Many of the students and teachers are grateful for even the most minor of the renovations. That the ceiling no longer falls down on students in class. That the heat and air conditioning now work. That the basement doesn’t flood anymore when it rains.

“I used to be in Spanish class and some of the windows were broken, so we had to wear our coats inside because it was so cold,” senior Malika Morris said. “I’m just happy to be back, really. And being a senior and being in the new building, it just feels really nice. And it feels like coming home.”

The renovations have also brought new opportunities to students. Promethium boards, which are interactive whiteboards that allow teachers to store notes electronically, hang in the classrooms. New science labs mean that not only can students complete lab work without having to leave the building, but the school now offers AP biology in addition to AP physics.
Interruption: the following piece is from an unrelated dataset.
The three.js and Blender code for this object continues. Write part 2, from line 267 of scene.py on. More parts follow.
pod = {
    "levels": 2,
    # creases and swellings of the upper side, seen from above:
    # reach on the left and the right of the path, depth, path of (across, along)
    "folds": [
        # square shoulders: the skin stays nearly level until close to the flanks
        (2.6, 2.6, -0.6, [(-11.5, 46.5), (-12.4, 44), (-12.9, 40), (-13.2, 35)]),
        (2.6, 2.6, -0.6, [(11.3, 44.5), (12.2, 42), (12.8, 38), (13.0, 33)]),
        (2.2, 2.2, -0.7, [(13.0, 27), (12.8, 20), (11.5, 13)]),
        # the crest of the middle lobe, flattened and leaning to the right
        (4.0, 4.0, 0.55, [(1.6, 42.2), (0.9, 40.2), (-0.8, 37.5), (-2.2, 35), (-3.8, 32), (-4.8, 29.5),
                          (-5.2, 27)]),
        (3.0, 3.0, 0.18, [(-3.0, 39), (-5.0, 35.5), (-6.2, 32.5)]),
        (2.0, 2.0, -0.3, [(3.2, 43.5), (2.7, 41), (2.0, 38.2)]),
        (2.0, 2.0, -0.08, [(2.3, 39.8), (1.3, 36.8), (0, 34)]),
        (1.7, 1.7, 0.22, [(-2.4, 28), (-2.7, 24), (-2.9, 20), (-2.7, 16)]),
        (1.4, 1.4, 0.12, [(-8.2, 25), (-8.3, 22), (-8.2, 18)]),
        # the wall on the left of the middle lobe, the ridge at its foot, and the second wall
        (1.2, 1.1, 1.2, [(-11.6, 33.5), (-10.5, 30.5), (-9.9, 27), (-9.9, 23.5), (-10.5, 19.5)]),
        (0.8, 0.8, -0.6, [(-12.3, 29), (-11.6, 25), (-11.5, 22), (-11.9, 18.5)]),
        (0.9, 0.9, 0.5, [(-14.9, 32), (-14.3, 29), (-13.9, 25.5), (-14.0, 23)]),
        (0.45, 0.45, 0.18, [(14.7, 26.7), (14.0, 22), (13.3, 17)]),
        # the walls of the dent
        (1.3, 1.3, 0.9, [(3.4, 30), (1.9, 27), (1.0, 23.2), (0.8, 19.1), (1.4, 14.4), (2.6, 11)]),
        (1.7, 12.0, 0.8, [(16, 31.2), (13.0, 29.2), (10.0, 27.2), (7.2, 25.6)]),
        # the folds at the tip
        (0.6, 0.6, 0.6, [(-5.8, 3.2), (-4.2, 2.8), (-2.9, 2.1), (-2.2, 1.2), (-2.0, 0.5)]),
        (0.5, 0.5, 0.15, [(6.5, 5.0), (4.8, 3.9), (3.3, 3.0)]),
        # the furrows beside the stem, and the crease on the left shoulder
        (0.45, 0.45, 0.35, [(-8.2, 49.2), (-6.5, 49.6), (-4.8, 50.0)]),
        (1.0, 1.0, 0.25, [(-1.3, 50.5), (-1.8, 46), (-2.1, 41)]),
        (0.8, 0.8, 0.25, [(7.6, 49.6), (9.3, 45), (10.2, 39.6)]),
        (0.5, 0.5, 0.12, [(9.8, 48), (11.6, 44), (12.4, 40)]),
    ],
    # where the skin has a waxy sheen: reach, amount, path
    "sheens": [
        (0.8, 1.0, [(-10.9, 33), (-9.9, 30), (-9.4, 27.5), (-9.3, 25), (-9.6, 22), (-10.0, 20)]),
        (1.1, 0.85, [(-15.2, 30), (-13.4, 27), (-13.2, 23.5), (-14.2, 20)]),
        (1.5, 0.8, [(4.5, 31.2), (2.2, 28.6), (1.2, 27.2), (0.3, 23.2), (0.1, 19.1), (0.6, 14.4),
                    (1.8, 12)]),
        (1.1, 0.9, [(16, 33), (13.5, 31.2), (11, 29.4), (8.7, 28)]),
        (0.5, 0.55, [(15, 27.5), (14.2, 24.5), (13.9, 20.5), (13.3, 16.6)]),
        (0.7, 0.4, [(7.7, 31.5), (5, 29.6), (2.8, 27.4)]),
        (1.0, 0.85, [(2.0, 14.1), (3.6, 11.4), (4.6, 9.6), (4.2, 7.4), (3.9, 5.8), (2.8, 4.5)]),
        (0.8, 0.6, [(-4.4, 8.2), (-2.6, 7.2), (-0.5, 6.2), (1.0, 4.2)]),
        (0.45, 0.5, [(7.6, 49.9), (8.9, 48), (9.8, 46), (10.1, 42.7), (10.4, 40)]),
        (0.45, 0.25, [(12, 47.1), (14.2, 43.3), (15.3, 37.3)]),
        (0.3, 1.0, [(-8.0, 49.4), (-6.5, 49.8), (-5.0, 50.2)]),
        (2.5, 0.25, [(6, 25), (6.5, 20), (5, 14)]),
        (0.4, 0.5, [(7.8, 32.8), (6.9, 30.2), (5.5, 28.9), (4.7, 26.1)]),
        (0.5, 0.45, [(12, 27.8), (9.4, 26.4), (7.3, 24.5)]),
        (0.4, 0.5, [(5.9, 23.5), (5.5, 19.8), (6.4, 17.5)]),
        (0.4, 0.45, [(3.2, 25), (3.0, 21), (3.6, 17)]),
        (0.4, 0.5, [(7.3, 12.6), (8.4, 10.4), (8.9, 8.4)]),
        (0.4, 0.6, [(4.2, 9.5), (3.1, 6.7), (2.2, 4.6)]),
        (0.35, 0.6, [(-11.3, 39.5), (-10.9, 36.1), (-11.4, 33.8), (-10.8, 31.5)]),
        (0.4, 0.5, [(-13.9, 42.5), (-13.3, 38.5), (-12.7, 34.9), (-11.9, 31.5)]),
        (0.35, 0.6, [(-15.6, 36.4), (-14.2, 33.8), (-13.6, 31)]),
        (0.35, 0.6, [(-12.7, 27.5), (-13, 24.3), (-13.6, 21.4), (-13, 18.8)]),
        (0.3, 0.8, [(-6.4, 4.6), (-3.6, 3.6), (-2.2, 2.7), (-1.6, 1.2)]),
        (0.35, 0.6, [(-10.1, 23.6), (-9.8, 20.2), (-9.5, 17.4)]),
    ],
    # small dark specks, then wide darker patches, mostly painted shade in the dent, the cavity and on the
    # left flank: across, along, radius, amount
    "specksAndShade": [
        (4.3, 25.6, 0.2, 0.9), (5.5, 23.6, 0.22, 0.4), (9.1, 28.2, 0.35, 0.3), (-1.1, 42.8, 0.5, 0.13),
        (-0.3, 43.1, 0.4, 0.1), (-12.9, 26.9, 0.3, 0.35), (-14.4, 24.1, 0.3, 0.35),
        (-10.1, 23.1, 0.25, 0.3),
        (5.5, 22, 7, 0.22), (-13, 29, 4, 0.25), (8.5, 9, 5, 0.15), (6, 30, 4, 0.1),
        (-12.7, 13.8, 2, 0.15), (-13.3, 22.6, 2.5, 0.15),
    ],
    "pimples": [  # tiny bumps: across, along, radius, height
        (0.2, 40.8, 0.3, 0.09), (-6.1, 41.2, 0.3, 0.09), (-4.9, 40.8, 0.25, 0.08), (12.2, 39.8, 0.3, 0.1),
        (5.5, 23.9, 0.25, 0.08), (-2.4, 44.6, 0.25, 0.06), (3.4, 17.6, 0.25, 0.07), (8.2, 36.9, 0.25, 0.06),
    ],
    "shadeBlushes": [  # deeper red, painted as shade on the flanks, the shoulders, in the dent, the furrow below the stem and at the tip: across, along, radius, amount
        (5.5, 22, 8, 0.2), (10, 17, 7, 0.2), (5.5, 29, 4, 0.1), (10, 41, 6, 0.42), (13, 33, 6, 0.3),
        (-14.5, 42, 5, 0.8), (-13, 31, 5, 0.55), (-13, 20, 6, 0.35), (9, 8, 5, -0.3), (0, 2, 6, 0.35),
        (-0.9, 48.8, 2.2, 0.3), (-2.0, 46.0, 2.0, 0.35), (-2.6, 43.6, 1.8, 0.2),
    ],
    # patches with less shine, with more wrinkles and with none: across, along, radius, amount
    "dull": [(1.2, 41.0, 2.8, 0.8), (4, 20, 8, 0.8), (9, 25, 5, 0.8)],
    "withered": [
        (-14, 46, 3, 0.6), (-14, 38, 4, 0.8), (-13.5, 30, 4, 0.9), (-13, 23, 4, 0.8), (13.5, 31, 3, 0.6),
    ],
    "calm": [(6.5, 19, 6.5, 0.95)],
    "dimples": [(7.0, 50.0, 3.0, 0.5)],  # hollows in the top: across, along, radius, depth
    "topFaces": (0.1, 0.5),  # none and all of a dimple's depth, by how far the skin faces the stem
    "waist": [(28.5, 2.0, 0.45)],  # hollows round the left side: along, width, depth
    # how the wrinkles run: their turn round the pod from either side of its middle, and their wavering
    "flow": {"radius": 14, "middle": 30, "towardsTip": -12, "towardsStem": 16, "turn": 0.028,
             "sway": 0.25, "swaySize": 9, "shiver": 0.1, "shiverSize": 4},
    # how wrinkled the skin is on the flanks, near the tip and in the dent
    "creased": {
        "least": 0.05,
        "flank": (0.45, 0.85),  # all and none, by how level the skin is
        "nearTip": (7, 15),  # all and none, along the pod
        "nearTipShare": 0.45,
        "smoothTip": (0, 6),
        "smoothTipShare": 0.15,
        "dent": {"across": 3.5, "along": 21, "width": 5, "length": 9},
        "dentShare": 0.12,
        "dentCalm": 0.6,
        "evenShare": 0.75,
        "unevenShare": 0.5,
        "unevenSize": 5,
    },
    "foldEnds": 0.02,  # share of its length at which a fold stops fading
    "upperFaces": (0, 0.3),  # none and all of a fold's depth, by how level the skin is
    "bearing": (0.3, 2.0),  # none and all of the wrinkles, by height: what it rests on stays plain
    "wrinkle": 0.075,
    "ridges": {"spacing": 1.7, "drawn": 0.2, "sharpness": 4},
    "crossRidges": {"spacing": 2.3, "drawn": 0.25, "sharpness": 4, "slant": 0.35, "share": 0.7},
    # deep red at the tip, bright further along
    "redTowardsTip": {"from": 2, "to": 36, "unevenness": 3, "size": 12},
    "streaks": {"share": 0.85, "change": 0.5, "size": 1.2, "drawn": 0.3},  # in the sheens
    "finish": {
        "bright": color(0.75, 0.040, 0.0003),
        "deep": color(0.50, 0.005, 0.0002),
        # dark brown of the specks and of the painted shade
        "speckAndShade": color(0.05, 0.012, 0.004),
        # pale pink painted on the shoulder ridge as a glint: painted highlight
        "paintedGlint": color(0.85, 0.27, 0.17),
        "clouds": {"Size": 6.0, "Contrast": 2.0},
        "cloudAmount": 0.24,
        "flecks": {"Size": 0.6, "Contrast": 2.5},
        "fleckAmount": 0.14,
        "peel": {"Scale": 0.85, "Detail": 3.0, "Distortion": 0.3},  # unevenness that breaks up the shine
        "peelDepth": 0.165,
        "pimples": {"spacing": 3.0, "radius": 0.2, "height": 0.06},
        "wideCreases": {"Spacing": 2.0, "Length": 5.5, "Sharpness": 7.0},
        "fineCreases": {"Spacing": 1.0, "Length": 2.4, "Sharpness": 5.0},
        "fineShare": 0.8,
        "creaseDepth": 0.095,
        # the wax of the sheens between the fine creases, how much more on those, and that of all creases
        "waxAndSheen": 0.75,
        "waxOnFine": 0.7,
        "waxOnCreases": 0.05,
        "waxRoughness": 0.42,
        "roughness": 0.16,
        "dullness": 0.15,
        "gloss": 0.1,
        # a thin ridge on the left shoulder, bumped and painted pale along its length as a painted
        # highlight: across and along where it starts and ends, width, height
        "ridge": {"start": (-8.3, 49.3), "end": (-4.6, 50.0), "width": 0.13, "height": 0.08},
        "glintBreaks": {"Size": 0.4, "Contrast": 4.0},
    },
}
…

An advanced media room means students will be able to communicate online with schools in Ghana and Nigeria, where 20 School Without Walls students will be heading next week as part of a $370,000 grant from the State Department for a Reading Across Continents exchange program.

“The new facility allows us to really be international in our scope and produce citizens not only of D.C. and the United States, but of the world,” principal Richard Trogisch said. “It allows them to have a much better understanding, to be able to compete and understand the global economy. And get along with people.”
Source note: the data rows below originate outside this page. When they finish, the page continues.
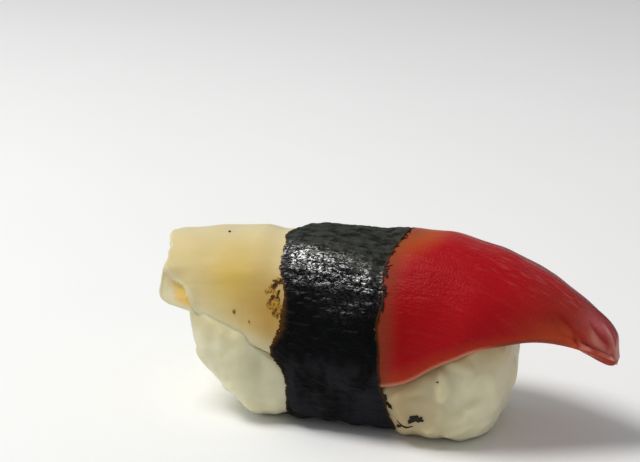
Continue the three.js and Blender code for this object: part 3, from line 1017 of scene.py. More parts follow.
@dataclass
class RiceForm:
    """Form of the pressed block of rice below its grains, section by section along x."""

    slice: SliceForm
    band: BandPlace
    ends: Span = (-35, 21.2)
    inset: float = 0.6
    half_width: Knots = (
        (-34, 10.6), (-31, 13.1), (-27, 14.3), (-22, 15.2), (-18, 14.4), (-10, 13.8), (-3, 13.4),
        (1, 13.2), (6, 14.2), (11, 13.8), (15, 12.4), (18, 10.8), (21, 8.6),
    )
    top: Knots = ((-34, 25), (-30, 27), (-20, 27.5), (0, 29), (14, 27.5), (21, 22.5))
    bottom: Knots = (
        (-35, 15.4), (-33, 11.2), (-30.6, 7.6), (-28, 5), (-25, 2.9), (-21.8, 0.8), (-19.5, 0),
        (16.5, 0), (18.5, 1), (20, 3.6), (21.2, 8),
    )
    squareness: Knots = (
        (-33, 2.5), (-25, 2.9), (-19, 3.6), (-3, 3.6), (2, 3.3), (8, 3.2), (14, 2.9), (21, 3),
    )
    end_squareness: float = 14
    end_bluntness: float = 1 / 3
    side_spread: float = 0.06
    lump_height: float = 0.35
    lumps: Waves = ((0.9, 2), (0.5, -3))
    pinch_above: float = 0.4
    spread_below_edge: float = 0.9
    edge_gap: Knots = ((-22, -0.7), (-17, 0.3))
    far_edge_gap: float = 0.3
    smooth_until: Span = (-26, -19)
    tuck: Knots = ((-34, 0.07), (-22, 0.07), (-18.5, 0))
    underside_steps: int = 40
    room: float = 0.7
    least_radius: float = 0.05
    least_fall: float = 1e-6

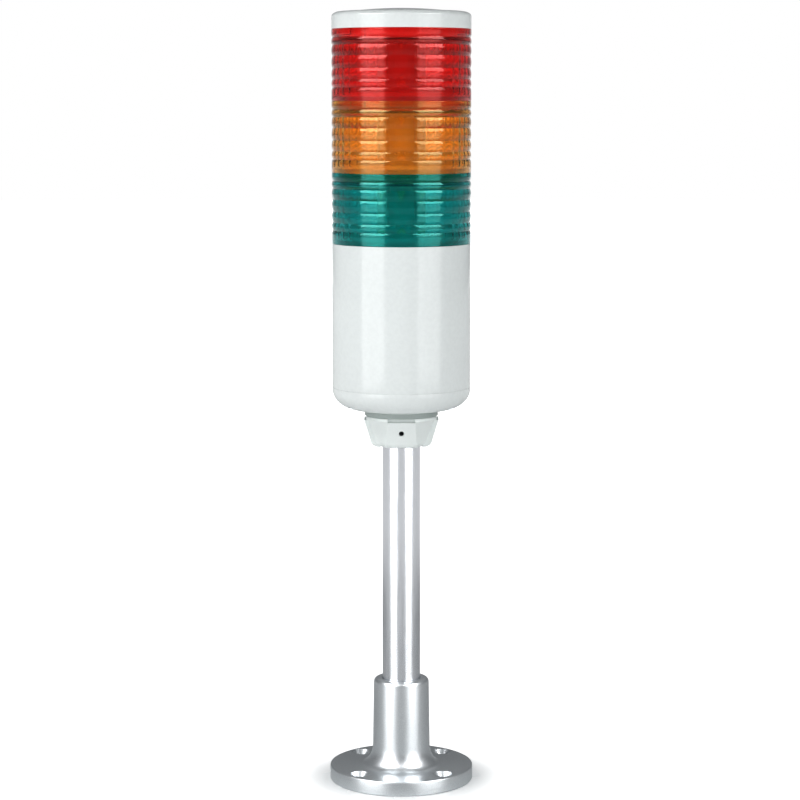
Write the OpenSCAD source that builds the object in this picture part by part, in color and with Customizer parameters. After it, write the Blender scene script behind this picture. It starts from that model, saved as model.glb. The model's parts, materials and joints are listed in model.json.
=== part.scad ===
// Stack light on a pole: three tinted lamp modules and a cap twist-locked on a housing,
// which a tapered collar holds on an aluminium pole standing in a cast flanged base.
// Millimetres, +Z up. The origin is the centre of the flange's underside, and the front faces -Y.

/* [Base casting] */
// Diameter of the flange
flange_d = 84; // [82:1:110]
// Thickness of the flange
flange_t = 8.5; // [8:0.5:12]
// Bevel on the flange's edges
flange_bevel = 0.8; // [0.4:0.1:1.5]
// Distance of the bolt holes' centres from the flange's edge
bolt_inset = 8; // [7:0.5:9]
// Number of bolt holes
bolt_count = 4; // [3:1:6]
// Diameter of each bolt hole
bolt_hole_d = 5.5; // [4.5:0.1:6]
// Diameter of the countersink at the mouth of each bolt hole
bolt_sink_d = 11.5; // [9:0.5:12]
// Diameter of the boss at its top
boss_d = 32.4; // [30:0.2:36]
// How much wider the boss is at its foot, by the casting's draft
boss_draft = 1.2; // [0.4:0.1:2]
// Height of the boss above the flange's underside
boss_h = 60.4; // [50:0.1:80]
// Width of the flare between the boss and the flange
flare_w = 8; // [5:0.5:10]
// Height of that flare
flare_h = 12; // [6:0.5:15]
// Rounding of the boss's upper edge
boss_round = 2.4; // [0.5:0.1:3]
// Depth of the hollows cored out of the flange's underside
core_depth = 4.5; // [2:0.5:5]
// Width of the ribs between those hollows
core_rib = 3; // [2:0.5:5]
// Height of the base's set screw above the flange's underside
base_screw_z = 40; // [34:1:46]
// Diameter of the base's set screw
base_screw_d = 5; // [4:0.5:6]

/* [Pole] */
// Outer diameter of the pole
pole_d = 22; // [20:0.1:23]
// Wall thickness of the pole
pole_wall = 1.5; // [1:0.1:2]
// Length of the pole
pole_l = 200; // [150:5:800]
// Length of pole held in the base
pole_in_base = 43.5; // [30:0.5:46]
// Length of pole held in the collar
pole_in_collar = 18.2; // [14:0.1:22]
// Radial clearance of the pole in its sockets
pole_fit = 0.15; // [0.1:0.05:0.4]

/* [Pole collar] */
// Height of the collar below the gasket
collar_h = 17.8; // [16:0.1:24]
// Diameter of the collar's upper rim
collar_rim_d = 43.6; // [43.2:0.1:47]
// Height of the collar's upper rim
collar_rim_t = 2; // [1.5:0.1:3]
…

But returning to the Foggy Bottom building also affords students scholastic opportunities unavailable at the Logan School building near Union Station, where they were relocated in 2007 to accommodate the renovations. Students can now study full-time at GW and graduate high school with an associate degree from the University, take GW classes for college credit before and after the school day, and use GW facilities for assemblies, graduation and open houses. The partnership is mutually beneficial, however, with GW graduate students using School Without Walls classes in the evening.

“I have handled the applications for the GW courses, and the students just have a lot more options now that we’re back on campus,” counselor Lauren Dietz said. “So whereas last year, taking a class before school wasn’t really an option because of travel time needed to get over to the other building, we have a few students who take 8 a.m. classes in Funger, and come catty-corner here for 8:45.”

For Morris, the reconstruction has given her additional pride in her alma mater.

“I think it gives us a little more recognition and more people will know about us because I remember freshman year when people would ask me what school I went to, I’d say, ‘School Without Walls,’ and they’d say ‘What school is that?’ But now I say I go to School Without Walls and they’re like, ‘Oh the new school in GW,'” Morris said. “And that’s my school! So it feels good.”